## REQUEST
Repeat exactly the lines between and including those that contain "Vector(map(max, high, point))" and "SHOULDER_Z = TUBE_MIDDLE - TUBE_HALF". Output no other line.

## MATERIAL PROVIDED
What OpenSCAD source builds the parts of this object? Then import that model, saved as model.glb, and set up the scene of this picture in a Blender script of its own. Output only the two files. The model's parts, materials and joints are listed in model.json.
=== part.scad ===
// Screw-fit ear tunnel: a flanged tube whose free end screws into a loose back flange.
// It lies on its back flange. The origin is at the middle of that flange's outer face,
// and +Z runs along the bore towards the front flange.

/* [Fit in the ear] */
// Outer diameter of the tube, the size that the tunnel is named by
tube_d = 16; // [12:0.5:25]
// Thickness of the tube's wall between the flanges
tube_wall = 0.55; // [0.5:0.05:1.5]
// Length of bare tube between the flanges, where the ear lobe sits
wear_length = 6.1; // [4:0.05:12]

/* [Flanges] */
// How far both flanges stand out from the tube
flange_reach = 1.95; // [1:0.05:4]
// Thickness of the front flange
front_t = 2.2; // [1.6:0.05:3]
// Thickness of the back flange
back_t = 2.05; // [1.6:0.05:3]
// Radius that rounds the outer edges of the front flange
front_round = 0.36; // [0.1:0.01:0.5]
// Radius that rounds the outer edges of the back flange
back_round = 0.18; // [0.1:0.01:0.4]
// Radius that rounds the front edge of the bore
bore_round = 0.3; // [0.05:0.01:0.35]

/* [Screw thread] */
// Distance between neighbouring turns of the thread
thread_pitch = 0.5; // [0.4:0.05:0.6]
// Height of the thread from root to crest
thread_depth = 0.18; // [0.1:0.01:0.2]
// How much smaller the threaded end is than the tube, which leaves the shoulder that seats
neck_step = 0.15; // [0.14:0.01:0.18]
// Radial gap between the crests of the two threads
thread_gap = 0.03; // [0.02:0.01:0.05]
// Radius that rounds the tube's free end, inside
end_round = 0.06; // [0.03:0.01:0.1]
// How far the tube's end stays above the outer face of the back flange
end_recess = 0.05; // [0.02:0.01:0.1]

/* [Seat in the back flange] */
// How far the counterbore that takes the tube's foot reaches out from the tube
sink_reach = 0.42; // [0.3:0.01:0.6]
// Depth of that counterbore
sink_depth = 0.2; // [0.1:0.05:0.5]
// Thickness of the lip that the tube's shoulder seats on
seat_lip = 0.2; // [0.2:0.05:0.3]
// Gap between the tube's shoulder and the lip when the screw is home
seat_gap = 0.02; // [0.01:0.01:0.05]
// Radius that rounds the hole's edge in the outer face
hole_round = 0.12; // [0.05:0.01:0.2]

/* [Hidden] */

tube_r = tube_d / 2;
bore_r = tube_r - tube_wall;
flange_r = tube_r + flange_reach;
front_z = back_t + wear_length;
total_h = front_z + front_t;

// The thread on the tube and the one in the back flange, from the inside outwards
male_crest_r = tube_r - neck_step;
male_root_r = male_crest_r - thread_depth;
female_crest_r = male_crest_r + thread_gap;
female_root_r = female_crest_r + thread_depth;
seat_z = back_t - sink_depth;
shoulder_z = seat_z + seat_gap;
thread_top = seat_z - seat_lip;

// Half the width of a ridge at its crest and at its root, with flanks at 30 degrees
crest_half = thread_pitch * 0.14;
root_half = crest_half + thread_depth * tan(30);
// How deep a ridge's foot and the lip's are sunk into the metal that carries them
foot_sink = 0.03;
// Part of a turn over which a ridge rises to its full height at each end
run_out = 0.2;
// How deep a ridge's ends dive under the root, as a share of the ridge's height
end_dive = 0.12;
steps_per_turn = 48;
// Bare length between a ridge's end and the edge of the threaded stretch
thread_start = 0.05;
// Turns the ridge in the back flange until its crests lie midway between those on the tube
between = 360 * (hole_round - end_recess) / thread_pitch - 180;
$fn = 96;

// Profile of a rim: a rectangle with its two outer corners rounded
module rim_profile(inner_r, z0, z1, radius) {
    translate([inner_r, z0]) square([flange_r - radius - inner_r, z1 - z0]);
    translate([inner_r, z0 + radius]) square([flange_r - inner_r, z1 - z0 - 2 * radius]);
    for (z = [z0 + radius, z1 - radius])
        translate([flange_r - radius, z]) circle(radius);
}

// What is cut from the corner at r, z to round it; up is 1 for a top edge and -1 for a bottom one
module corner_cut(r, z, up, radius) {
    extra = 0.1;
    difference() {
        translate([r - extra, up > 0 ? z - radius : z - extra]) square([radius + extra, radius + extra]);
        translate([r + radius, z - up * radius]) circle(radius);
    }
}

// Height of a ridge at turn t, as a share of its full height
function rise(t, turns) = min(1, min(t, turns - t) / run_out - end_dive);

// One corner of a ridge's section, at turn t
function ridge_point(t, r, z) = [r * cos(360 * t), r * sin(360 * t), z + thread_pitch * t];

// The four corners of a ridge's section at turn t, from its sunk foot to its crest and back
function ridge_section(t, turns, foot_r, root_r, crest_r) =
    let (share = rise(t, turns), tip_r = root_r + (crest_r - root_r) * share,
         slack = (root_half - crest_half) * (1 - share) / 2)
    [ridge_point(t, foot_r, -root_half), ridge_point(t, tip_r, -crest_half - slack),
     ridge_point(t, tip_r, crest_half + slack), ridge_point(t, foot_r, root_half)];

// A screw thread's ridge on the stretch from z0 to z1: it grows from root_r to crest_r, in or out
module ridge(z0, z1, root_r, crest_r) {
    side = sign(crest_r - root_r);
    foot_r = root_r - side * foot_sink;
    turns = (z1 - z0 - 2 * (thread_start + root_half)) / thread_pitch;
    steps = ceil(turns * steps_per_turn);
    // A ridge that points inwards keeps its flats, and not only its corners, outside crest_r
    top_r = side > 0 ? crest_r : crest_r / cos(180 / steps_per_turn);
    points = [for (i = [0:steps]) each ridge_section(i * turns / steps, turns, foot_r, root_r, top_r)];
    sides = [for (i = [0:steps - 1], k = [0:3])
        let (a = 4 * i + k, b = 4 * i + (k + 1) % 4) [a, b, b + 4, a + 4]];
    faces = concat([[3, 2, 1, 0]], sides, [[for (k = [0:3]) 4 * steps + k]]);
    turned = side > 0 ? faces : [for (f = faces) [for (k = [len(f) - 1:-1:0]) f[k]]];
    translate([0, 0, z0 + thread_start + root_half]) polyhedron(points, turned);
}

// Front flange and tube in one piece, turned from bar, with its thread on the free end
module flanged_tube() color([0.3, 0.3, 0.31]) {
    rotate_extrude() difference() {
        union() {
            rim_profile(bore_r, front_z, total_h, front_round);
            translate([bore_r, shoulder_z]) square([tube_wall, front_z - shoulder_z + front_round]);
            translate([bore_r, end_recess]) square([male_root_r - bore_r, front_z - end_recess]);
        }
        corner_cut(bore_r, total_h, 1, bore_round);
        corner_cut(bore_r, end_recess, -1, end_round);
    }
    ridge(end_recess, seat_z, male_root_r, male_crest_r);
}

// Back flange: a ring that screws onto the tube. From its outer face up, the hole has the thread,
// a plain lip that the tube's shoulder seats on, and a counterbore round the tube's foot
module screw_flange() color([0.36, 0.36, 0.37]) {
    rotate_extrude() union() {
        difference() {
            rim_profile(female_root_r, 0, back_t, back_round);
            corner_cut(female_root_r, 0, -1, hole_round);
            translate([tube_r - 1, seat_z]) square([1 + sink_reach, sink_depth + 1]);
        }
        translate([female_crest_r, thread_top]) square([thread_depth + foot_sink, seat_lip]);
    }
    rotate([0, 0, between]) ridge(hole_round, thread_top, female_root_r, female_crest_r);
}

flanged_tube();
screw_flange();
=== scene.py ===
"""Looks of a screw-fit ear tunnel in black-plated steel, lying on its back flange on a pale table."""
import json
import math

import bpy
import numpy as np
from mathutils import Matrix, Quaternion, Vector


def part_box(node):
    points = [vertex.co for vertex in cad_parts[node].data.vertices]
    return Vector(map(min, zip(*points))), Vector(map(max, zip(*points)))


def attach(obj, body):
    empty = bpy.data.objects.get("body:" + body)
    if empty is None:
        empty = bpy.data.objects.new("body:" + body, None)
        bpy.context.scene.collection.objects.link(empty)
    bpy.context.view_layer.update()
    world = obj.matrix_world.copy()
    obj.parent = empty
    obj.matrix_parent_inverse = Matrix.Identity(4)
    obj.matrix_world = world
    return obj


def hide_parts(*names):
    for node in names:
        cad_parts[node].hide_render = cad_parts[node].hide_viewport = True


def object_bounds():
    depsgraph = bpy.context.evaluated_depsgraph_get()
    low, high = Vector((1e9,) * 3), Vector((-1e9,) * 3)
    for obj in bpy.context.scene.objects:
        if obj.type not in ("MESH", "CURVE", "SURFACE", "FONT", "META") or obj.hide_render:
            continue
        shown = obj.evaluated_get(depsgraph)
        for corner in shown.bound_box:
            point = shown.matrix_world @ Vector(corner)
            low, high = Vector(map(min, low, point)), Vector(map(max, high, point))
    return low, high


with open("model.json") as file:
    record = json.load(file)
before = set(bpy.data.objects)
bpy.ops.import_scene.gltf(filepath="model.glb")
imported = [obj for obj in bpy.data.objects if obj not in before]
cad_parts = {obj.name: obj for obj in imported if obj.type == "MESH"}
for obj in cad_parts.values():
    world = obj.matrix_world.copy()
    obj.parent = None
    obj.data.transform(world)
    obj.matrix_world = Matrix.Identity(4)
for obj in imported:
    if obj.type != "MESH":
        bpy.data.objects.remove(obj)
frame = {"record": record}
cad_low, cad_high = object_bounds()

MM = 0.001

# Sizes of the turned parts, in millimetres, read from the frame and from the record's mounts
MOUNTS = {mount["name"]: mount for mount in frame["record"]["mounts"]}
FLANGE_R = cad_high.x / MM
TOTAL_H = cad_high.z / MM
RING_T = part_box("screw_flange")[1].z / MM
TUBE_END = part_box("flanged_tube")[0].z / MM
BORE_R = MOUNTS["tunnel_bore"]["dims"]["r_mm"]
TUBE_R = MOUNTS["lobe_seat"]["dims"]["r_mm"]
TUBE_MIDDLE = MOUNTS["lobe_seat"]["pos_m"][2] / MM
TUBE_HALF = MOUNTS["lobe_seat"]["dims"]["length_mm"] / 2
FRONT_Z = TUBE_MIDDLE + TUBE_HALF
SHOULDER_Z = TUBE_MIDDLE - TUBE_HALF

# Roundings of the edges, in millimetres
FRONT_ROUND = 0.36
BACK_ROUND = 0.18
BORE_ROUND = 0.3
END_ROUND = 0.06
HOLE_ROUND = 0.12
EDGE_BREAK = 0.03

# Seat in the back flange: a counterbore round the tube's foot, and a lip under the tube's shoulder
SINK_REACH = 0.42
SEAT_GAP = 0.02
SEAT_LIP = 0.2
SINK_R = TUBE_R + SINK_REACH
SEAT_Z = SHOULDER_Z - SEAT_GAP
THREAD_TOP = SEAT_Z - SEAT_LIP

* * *

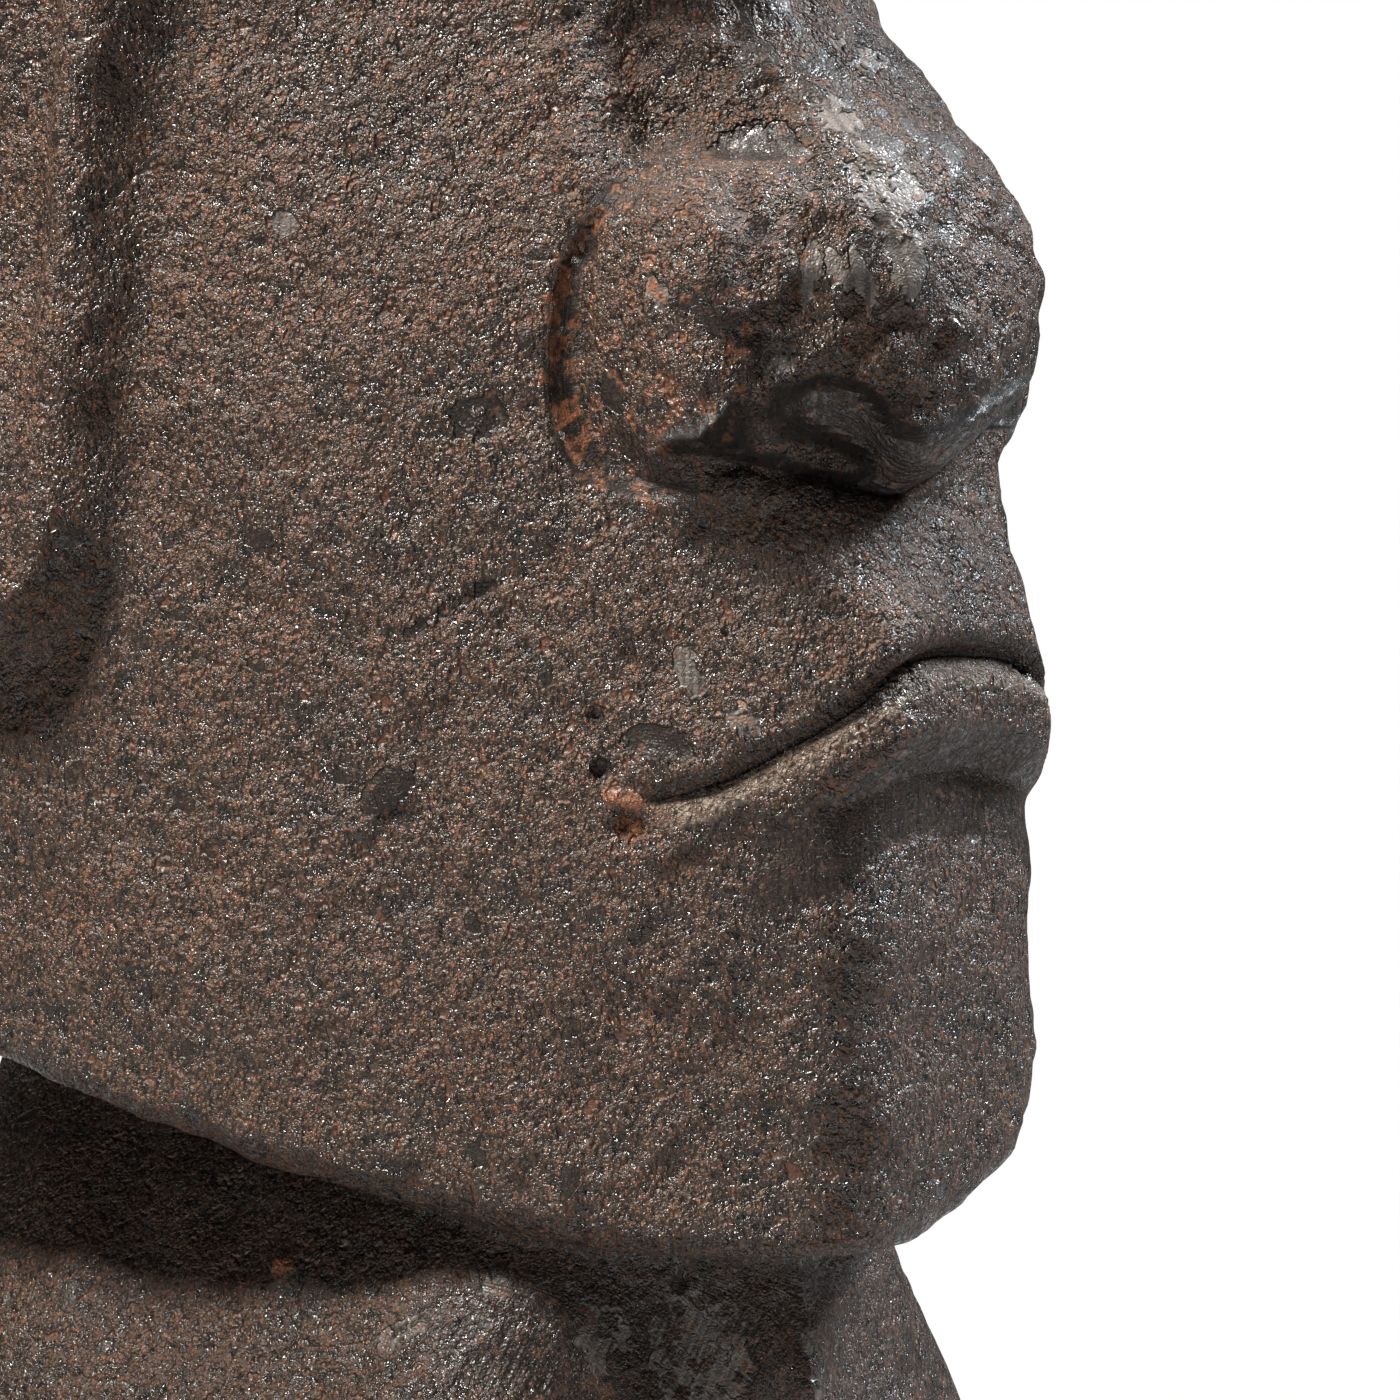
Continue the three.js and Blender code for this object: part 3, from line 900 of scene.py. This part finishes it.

==

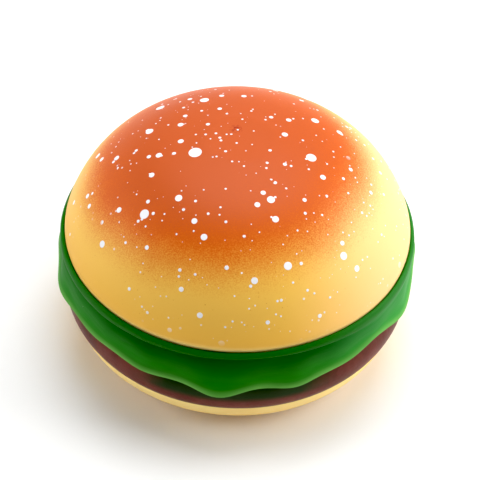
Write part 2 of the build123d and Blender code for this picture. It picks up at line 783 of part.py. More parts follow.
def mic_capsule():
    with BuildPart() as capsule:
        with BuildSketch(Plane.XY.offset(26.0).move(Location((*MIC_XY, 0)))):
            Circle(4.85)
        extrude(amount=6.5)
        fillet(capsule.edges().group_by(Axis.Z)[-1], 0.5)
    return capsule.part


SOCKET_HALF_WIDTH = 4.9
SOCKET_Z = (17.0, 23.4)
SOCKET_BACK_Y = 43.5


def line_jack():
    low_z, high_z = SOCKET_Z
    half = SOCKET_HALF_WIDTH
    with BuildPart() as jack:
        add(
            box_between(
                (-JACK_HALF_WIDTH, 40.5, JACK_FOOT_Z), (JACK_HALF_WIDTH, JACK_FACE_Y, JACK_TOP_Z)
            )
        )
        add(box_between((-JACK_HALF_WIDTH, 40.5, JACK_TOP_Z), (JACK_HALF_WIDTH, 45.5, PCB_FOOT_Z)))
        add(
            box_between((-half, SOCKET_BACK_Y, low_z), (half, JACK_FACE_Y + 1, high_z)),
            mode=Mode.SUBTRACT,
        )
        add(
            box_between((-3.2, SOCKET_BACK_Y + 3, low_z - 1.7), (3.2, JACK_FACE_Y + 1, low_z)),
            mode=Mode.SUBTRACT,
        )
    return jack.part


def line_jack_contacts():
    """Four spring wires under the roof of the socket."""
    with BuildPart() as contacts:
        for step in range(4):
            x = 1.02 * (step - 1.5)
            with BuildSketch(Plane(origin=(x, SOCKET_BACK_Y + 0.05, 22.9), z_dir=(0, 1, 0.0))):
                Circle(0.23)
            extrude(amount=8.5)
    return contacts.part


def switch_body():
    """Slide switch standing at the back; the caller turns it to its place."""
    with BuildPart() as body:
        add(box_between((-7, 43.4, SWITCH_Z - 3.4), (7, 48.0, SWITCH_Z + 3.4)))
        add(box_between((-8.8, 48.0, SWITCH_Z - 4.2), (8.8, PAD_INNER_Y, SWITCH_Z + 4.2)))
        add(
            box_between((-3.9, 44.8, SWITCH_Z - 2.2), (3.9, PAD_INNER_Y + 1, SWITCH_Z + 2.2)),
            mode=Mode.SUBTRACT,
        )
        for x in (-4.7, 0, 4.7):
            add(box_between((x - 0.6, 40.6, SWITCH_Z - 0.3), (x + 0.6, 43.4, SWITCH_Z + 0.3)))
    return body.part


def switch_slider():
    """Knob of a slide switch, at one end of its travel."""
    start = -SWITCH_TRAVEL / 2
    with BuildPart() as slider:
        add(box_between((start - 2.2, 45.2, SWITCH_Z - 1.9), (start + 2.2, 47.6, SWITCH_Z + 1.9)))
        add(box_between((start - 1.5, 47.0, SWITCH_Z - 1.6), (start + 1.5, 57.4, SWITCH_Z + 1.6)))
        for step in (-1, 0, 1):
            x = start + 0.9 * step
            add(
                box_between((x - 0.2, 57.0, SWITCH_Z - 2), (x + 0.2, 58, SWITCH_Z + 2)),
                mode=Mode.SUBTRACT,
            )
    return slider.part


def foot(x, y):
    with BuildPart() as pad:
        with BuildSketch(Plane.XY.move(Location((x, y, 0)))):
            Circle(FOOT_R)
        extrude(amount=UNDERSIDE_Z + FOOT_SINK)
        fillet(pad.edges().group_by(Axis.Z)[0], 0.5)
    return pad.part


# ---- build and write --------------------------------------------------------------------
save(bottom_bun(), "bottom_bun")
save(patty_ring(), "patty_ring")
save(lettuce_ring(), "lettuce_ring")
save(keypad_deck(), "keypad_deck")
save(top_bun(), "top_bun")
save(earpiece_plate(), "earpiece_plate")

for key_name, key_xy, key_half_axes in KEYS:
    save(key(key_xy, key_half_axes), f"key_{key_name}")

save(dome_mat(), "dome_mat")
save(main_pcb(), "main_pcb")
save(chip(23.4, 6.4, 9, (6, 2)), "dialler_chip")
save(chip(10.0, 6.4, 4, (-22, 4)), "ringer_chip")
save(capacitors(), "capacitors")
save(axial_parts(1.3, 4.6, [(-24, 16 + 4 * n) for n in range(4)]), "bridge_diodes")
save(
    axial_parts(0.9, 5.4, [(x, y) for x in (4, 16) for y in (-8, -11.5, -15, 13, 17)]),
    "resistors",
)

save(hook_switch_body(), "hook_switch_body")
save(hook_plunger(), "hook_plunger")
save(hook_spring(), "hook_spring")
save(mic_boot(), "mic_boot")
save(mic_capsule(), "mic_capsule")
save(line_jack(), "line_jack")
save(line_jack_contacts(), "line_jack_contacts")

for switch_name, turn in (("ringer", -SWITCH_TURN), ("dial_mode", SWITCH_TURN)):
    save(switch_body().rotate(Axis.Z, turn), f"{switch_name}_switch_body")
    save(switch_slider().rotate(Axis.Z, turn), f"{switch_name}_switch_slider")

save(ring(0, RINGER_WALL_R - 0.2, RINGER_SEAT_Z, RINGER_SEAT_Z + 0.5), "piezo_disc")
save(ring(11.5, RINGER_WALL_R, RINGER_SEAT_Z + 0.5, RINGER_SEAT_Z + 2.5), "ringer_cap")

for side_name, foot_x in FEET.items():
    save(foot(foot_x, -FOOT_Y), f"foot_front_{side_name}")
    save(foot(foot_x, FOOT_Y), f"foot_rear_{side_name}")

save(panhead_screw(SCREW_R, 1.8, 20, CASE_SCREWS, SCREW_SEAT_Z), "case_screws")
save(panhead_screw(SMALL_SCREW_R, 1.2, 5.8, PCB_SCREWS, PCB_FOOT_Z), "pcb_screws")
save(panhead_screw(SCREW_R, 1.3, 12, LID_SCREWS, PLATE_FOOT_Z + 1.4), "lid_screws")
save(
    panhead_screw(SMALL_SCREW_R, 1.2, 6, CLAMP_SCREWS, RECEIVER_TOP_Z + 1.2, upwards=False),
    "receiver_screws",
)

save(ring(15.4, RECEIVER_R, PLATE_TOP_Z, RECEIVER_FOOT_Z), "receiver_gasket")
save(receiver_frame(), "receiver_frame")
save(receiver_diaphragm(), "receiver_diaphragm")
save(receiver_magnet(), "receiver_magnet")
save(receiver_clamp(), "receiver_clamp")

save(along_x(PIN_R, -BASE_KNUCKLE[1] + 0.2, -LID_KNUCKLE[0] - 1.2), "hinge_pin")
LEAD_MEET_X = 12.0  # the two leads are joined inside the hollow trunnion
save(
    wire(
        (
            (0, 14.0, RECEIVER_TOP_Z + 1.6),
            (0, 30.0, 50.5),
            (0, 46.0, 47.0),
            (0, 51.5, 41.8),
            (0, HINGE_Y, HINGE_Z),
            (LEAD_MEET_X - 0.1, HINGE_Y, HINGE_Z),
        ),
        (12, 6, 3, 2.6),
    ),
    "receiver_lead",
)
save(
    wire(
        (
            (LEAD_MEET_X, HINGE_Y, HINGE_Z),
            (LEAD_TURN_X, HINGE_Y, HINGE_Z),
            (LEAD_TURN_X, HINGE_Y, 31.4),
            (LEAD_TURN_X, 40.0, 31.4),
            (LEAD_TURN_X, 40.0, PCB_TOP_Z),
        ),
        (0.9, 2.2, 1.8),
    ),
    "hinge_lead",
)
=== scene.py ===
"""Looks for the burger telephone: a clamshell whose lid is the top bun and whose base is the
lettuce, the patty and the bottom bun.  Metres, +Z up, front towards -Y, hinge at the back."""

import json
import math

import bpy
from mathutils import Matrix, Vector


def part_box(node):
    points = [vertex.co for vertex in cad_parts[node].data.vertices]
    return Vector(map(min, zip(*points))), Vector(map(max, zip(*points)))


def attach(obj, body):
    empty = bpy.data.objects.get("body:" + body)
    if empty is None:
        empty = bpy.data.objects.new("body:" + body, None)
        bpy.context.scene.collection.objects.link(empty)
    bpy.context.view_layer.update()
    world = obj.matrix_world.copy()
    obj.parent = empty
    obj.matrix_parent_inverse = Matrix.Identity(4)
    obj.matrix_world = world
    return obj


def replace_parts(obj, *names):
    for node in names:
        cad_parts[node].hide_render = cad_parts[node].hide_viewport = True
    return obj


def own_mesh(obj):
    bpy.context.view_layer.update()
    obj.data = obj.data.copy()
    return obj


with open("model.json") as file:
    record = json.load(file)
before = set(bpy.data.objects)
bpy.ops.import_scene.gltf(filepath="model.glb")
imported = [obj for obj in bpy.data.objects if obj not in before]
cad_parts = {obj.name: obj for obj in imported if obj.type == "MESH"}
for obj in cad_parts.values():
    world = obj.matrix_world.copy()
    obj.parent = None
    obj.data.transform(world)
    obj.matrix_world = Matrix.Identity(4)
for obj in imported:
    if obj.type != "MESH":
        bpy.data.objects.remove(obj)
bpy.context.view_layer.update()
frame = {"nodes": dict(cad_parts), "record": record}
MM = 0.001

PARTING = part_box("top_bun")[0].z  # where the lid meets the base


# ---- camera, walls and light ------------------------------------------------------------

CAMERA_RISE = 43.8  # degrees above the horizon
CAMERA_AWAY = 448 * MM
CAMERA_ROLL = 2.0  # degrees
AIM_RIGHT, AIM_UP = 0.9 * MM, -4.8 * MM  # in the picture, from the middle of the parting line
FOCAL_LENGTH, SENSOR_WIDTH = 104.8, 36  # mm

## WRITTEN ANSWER
            low, high = Vector(map(min, low, point)), Vector(map(max, high, point))
    return low, high


with open("model.json") as file:
    record = json.load(file)
before = set(bpy.data.objects)
bpy.ops.import_scene.gltf(filepath="model.glb")
imported = [obj for obj in bpy.data.objects if obj not in before]
cad_parts = {obj.name: obj for obj in imported if obj.type == "MESH"}
for obj in cad_parts.values():
    world = obj.matrix_world.copy()
    obj.parent = None
    obj.data.transform(world)
    obj.matrix_world = Matrix.Identity(4)
for obj in imported:
    if obj.type != "MESH":
        bpy.data.objects.remove(obj)
frame = {"record": record}
cad_low, cad_high = object_bounds()

MM = 0.001

# Sizes of the turned parts, in millimetres, read from the frame and from the record's mounts
MOUNTS = {mount["name"]: mount for mount in frame["record"]["mounts"]}
FLANGE_R = cad_high.x / MM
TOTAL_H = cad_high.z / MM
RING_T = part_box("screw_flange")[1].z / MM
TUBE_END = part_box("flanged_tube")[0].z / MM
BORE_R = MOUNTS["tunnel_bore"]["dims"]["r_mm"]
TUBE_R = MOUNTS["lobe_seat"]["dims"]["r_mm"]
TUBE_MIDDLE = MOUNTS["lobe_seat"]["pos_m"][2] / MM
TUBE_HALF = MOUNTS["lobe_seat"]["dims"]["length_mm"] / 2
FRONT_Z = TUBE_MIDDLE + TUBE_HALF
SHOULDER_Z = TUBE_MIDDLE - TUBE_HALF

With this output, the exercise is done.